• Exercise objective
Reproduce each line exactly. Skip none.

--

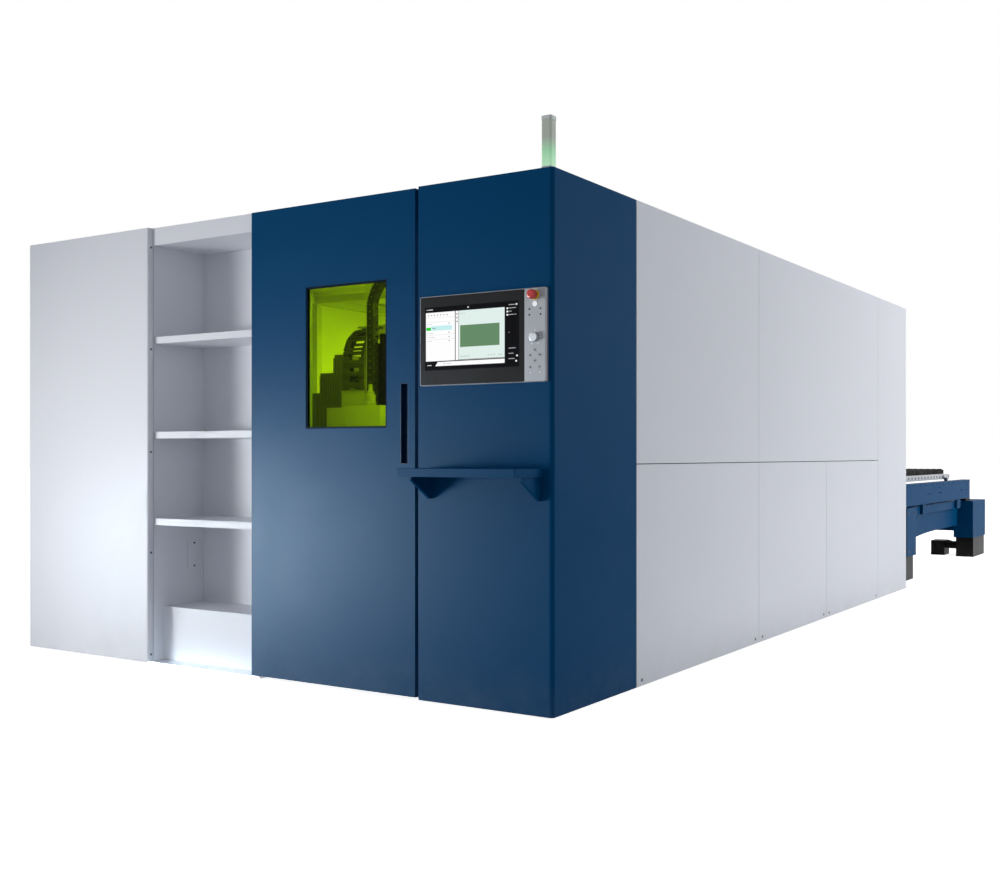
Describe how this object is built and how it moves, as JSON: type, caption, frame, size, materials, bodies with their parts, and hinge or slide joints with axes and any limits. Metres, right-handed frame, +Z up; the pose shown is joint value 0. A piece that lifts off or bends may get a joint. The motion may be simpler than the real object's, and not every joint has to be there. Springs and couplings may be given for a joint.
{
  "type": "fiber laser cutting machine",
  "caption": "Closed laser cutting cabin with a windowed operator door, console, tool niche and signal light, and a two-level pallet changer with serrated slats behind it.",
  "frame": {"origin": "on the floor, under the middle of the whole machine's box", "axes": "+X to the operator's right along the front, +Y from the operator front towards the pallet changer, +Z up"},
  "size_m": [3.314, 9.642, 2.432],
  "materials": {
    "navy_paint": "satin powder coat",
    "white_paint": "satin powder coat",
    "frame_paint": "matt powder coat",
    "bed_paint": "satin paint",
    "bare_steel": "ground",
    "slat_steel": "dark mill scale",
    "pallet_paint": "galvanised",
    "black_paint": "matt black",
    "dark_cover": "ribbed, matt",
    "chain_plastic": "matt",
    "laser_glass": "yellow-green laser-safe pane",
    "seal_rubber": "matt",
    "grip_plastic": "fine grain",
    "screen_glass": "gloss black",
    "panel_grey": "satin",
    "strip_silver": "satin film",
    "estop_red": "gloss",
    "collar_yellow": "satin",
    "button_white": "lit cap",
    "knob_grey": "satin",
    "light_grey": "satin",
    "signal_lens": "frosted, green light inside",
    "pane_steel": "stainless",
    "nozzle_copper": "turned",
    "fastener_dark": "black oxide"
  },
  "bodies": {
    "machine": {"cabin_frame": "frame_paint", "roof_panels": "white_paint", "corner_panel": "navy_paint", "left_front_panel": "white_paint", "side_upper_panels": "white_paint", "side_lower_panels": "white_paint", "side_rear_panel": "white_paint", "left_side_panels": "white_paint", "rear_wall_panels": "white_paint", "panel_fasteners": "fastener_dark", "niche_walls": "white_paint", "niche_shelves": "white_paint", "niche_plinth": "white_paint", "niche_floor_plate": "pane_steel", "console_shelf": "navy_paint", "console_brackets": "navy_paint", "operator_panel": "panel_grey", "operator_screen": "screen_glass", "keypad_strip": "strip_silver", "estop_collar": "collar_yellow", "signal_light_base": "light_grey", "signal_light_lens": "signal_lens", "signal_light_cap": "light_grey", "machine_bed": "bed_paint", "bed_rails": "bare_steel", "pallet_rails": "bare_steel", "scrap_pan": "bed_paint", "chain_tray": "bed_paint", "stepped_cover": "dark_cover", "electrical_cabinet": "frame_paint", "laser_source": "frame_paint", "gate_guides": "frame_paint", "changer_base": "navy_paint", "changer_feet": "black_paint", "lift_columns": "black_paint", "lift_drive_motor": "black_paint"},
    "front_door": {"door_leaf": "navy_paint", "window_seal": "seal_rubber", "door_window": "laser_glass", "door_grip": "grip_plastic"},
    "gantry": {"gantry_beam": "bed_paint", "gantry_rails": "bare_steel", "bed_energy_chain": "chain_plastic", "gantry_energy_chain": "chain_plastic"},
    "carriage": {"head_carriage": "bed_paint"},
    "head": {"cutting_head": "black_paint", "cutting_nozzle": "nozzle_copper"},
    "gate": {"rear_gate": "pallet_paint"},
    "lift": {"lift_frame": "navy_paint"},
    "upper_pallet": {"upper_pallet_frame": "pallet_paint", "upper_pallet_slats": "slat_steel"},
    "lower_pallet": {"lower_pallet_frame": "pallet_paint", "lower_pallet_slats": "slat_steel"},
    "upper_front_wheels": {"upper_front_wheelset": "bare_steel"},
    "upper_rear_wheels": {"upper_rear_wheelset": "bare_steel"},
    "lower_front_wheels": {"lower_front_wheelset": "bare_steel"},
    "lower_rear_wheels": {"lower_rear_wheelset": "bare_steel"},
    "estop": {"estop_button": "estop_red"},
    "start": {"start_button": "button_white"},
    "knob": {"override_knob": "knob_grey"}
  },
  "joints": [
    {"name": "door_hinge", "type": "hinge", "parent": "machine", "child": "front_door", "pos_m": [0.035, -4.582, 1.1], "axis": [0, 0, -1], "range_deg": [0, 100]},
    {"name": "gantry_travel", "type": "slide", "parent": "machine", "child": "gantry", "axis": [0, 1, 0], "range_m": [0, 3]},
    {"name": "carriage_travel", "type": "slide", "parent": "gantry", "child": "carriage", "axis": [1, 0, 0], "range_m": [0, 1.48]},
    {"name": "head_height", "type": "slide", "parent": "carriage", "child": "head", "axis": [0, 0, 1], "range_m": [0, 0.115]},
    {"name": "gate_closing", "type": "slide", "parent": "machine", "child": "gate", "axis": [0, 0, -1], "range_m": [0, 0.76]},
    {"name": "lift_height", "type": "slide", "parent": "machine", "child": "lift", "axis": [0, 0, 1], "range_m": [0, 0.2]},
    {"name": "upper_pallet_travel", "type": "slide", "parent": "lift", "child": "upper_pallet", "axis": [0, 1, 0], "range_m": [-4.09, 0]},
    {"name": "lower_pallet_travel", "type": "slide", "parent": "lift", "child": "lower_pallet", "axis": [0, 1, 0], "range_m": [-4.09, 0]},
    {"name": "estop_press", "type": "slide", "parent": "machine", "child": "estop", "axis": [0, 1, 0], "range_m": [0, 0.005]},
    {"name": "start_press", "type": "slide", "parent": "machine", "child": "start", "axis": [0, 1, 0], "range_m": [0, 0.002], "stiffness_N_per_m": 300, "springref_m": -0.002},
    {"name": "override_turn", "type": "hinge", "parent": "machine", "child": "knob", "pos_m": [1.587, -4.627, 1.523], "axis": [0, -1, 0], "range_deg": [-150, 150]},
    {"name": "upper_front_wheel_roll", "type": "hinge", "parent": "upper_pallet", "child": "upper_front_wheels", "pos_m": [0.537, 1.181, 0.826], "axis": [1, 0, 0], "range_deg": [-60, 7900]},
    {"name": "upper_rear_wheel_roll", "type": "hinge", "parent": "upper_pallet", "child": "upper_rear_wheels", "pos_m": [0.537, 3.571, 0.826], "axis": [1, 0, 0], "range_deg": [-60, 7900]},
    {"name": "lower_front_wheel_roll", "type": "hinge", "parent": "lower_pallet", "child": "lower_front_wheels", "pos_m": [0.537, 1.181, 0.626], "axis": [1, 0, 0], "range_deg": [-60, 7900]},
    {"name": "lower_rear_wheel_roll", "type": "hinge", "parent": "lower_pallet", "child": "lower_rear_wheels", "pos_m": [0.537, 3.571, 0.626], "axis": [1, 0, 0], "range_deg": [-60, 7900]}
  ],
  "couplings": [
    {"joint": "upper_front_wheel_roll", "follows": "upper_pallet_travel", "rad_per_m": -33.333},
    {"joint": "upper_rear_wheel_roll", "follows": "upper_pallet_travel", "rad_per_m": -33.333},
    {"joint": "lower_front_wheel_roll", "follows": "lower_pallet_travel", "rad_per_m": -33.333},
    {"joint": "lower_rear_wheel_roll", "follows": "lower_pallet_travel", "rad_per_m": -33.333}
  ]
}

--

• Solution below
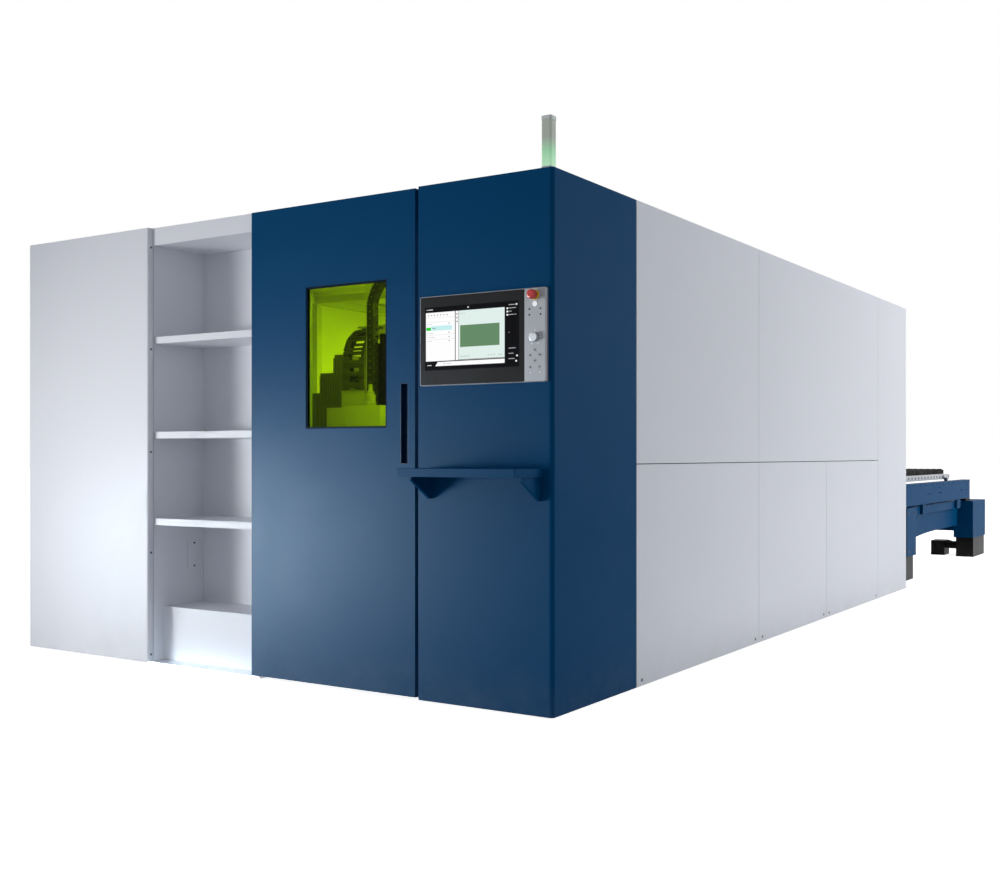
Describe how this object is built and how it moves, as JSON: type, caption, frame, size, materials, bodies with their parts, and hinge or slide joints with axes and any limits. Metres, right-handed frame, +Z up; the pose shown is joint value 0. A piece that lifts off or bends may get a joint. The motion may be simpler than the real object's, and not every joint has to be there. Springs and couplings may be given for a joint.
{
  "type": "fiber laser cutting machine",
  "caption": "Closed laser cutting cabin with a windowed operator door, console, tool niche and signal light, and a two-level pallet changer with serrated slats behind it.",
  "frame": {"origin": "on the floor, under the middle of the whole machine's box", "axes": "+X to the operator's right along the front, +Y from the operator front towards the pallet changer, +Z up"},
  "size_m": [3.314, 9.642, 2.432],
  "materials": {
    "navy_paint": "satin powder coat",
    "white_paint": "satin powder coat",
    "frame_paint": "matt powder coat",
    "bed_paint": "satin paint",
    "bare_steel": "ground",
    "slat_steel": "dark mill scale",
    "pallet_paint": "galvanised",
    "black_paint": "matt black",
    "dark_cover": "ribbed, matt",
    "chain_plastic": "matt",
    "laser_glass": "yellow-green laser-safe pane",
    "seal_rubber": "matt",
    "grip_plastic": "fine grain",
    "screen_glass": "gloss black",
    "panel_grey": "satin",
    "strip_silver": "satin film",
    "estop_red": "gloss",
    "collar_yellow": "satin",
    "button_white": "lit cap",
    "knob_grey": "satin",
    "light_grey": "satin",
    "signal_lens": "frosted, green light inside",
    "pane_steel": "stainless",
    "nozzle_copper": "turned",
    "fastener_dark": "black oxide"
  },
  "bodies": {
    "machine": {"cabin_frame": "frame_paint", "roof_panels": "white_paint", "corner_panel": "navy_paint", "left_front_panel": "white_paint", "side_upper_panels": "white_paint", "side_lower_panels": "white_paint", "side_rear_panel": "white_paint", "left_side_panels": "white_paint", "rear_wall_panels": "white_paint", "panel_fasteners": "fastener_dark", "niche_walls": "white_paint", "niche_shelves": "white_paint", "niche_plinth": "white_paint", "niche_floor_plate": "pane_steel", "console_shelf": "navy_paint", "console_brackets": "navy_paint", "operator_panel": "panel_grey", "operator_screen": "screen_glass", "keypad_strip": "strip_silver", "estop_collar": "collar_yellow", "signal_light_base": "light_grey", "signal_light_lens": "signal_lens", "signal_light_cap": "light_grey", "machine_bed": "bed_paint", "bed_rails": "bare_steel", "pallet_rails": "bare_steel", "scrap_pan": "bed_paint", "chain_tray": "bed_paint", "stepped_cover": "dark_cover", "electrical_cabinet": "frame_paint", "laser_source": "frame_paint", "gate_guides": "frame_paint", "changer_base": "navy_paint", "changer_feet": "black_paint", "lift_columns": "black_paint", "lift_drive_motor": "black_paint"},
    "front_door": {"door_leaf": "navy_paint", "window_seal": "seal_rubber", "door_window": "laser_glass", "door_grip": "grip_plastic"},
    "gantry": {"gantry_beam": "bed_paint", "gantry_rails": "bare_steel", "bed_energy_chain": "chain_plastic", "gantry_energy_chain": "chain_plastic"},
    "carriage": {"head_carriage": "bed_paint"},
    "head": {"cutting_head": "black_paint", "cutting_nozzle": "nozzle_copper"},
    "gate": {"rear_gate": "pallet_paint"},
    "lift": {"lift_frame": "navy_paint"},
    "upper_pallet": {"upper_pallet_frame": "pallet_paint", "upper_pallet_slats": "slat_steel"},
    "lower_pallet": {"lower_pallet_frame": "pallet_paint", "lower_pallet_slats": "slat_steel"},
    "upper_front_wheels": {"upper_front_wheelset": "bare_steel"},
    "upper_rear_wheels": {"upper_rear_wheelset": "bare_steel"},
    "lower_front_wheels": {"lower_front_wheelset": "bare_steel"},
    "lower_rear_wheels": {"lower_rear_wheelset": "bare_steel"},
    "estop": {"estop_button": "estop_red"},
    "start": {"start_button": "button_white"},
    "knob": {"override_knob": "knob_grey"}
  },
  "joints": [
    {"name": "door_hinge", "type": "hinge", "parent": "machine", "child": "front_door", "pos_m": [0.035, -4.582, 1.1], "axis": [0, 0, -1], "range_deg": [0, 100]},
    {"name": "gantry_travel", "type": "slide", "parent": "machine", "child": "gantry", "axis": [0, 1, 0], "range_m": [0, 3]},
    {"name": "carriage_travel", "type": "slide", "parent": "gantry", "child": "carriage", "axis": [1, 0, 0], "range_m": [0, 1.48]},
    {"name": "head_height", "type": "slide", "parent": "carriage", "child": "head", "axis": [0, 0, 1], "range_m": [0, 0.115]},
    {"name": "gate_closing", "type": "slide", "parent": "machine", "child": "gate", "axis": [0, 0, -1], "range_m": [0, 0.76]},
    {"name": "lift_height", "type": "slide", "parent": "machine", "child": "lift", "axis": [0, 0, 1], "range_m": [0, 0.2]},
    {"name": "upper_pallet_travel", "type": "slide", "parent": "lift", "child": "upper_pallet", "axis": [0, 1, 0], "range_m": [-4.09, 0]},
    {"name": "lower_pallet_travel", "type": "slide", "parent": "lift", "child": "lower_pallet", "axis": [0, 1, 0], "range_m": [-4.09, 0]},
    {"name": "estop_press", "type": "slide", "parent": "machine", "child": "estop", "axis": [0, 1, 0], "range_m": [0, 0.005]},
    {"name": "start_press", "type": "slide", "parent": "machine", "child": "start", "axis": [0, 1, 0], "range_m": [0, 0.002], "stiffness_N_per_m": 300, "springref_m": -0.002},
    {"name": "override_turn", "type": "hinge", "parent": "machine", "child": "knob", "pos_m": [1.587, -4.627, 1.523], "axis": [0, -1, 0], "range_deg": [-150, 150]},
    {"name": "upper_front_wheel_roll", "type": "hinge", "parent": "upper_pallet", "child": "upper_front_wheels", "pos_m": [0.537, 1.181, 0.826], "axis": [1, 0, 0], "range_deg": [-60, 7900]},
    {"name": "upper_rear_wheel_roll", "type": "hinge", "parent": "upper_pallet", "child": "upper_rear_wheels", "pos_m": [0.537, 3.571, 0.826], "axis": [1, 0, 0], "range_deg": [-60, 7900]},
    {"name": "lower_front_wheel_roll", "type": "hinge", "parent": "lower_pallet", "child": "lower_front_wheels", "pos_m": [0.537, 1.181, 0.626], "axis": [1, 0, 0], "range_deg": [-60, 7900]},
    {"name": "lower_rear_wheel_roll", "type": "hinge", "parent": "lower_pallet", "child": "lower_rear_wheels", "pos_m": [0.537, 3.571, 0.626], "axis": [1, 0, 0], "range_deg": [-60, 7900]}
  ],
  "couplings": [
    {"joint": "upper_front_wheel_roll", "follows": "upper_pallet_travel", "rad_per_m": -33.333},
    {"joint": "upper_rear_wheel_roll", "follows": "upper_pallet_travel", "rad_per_m": -33.333},
    {"joint": "lower_front_wheel_roll", "follows": "lower_pallet_travel", "rad_per_m": -33.333},
    {"joint": "lower_rear_wheel_roll", "follows": "lower_pallet_travel", "rad_per_m": -33.333}
  ]
}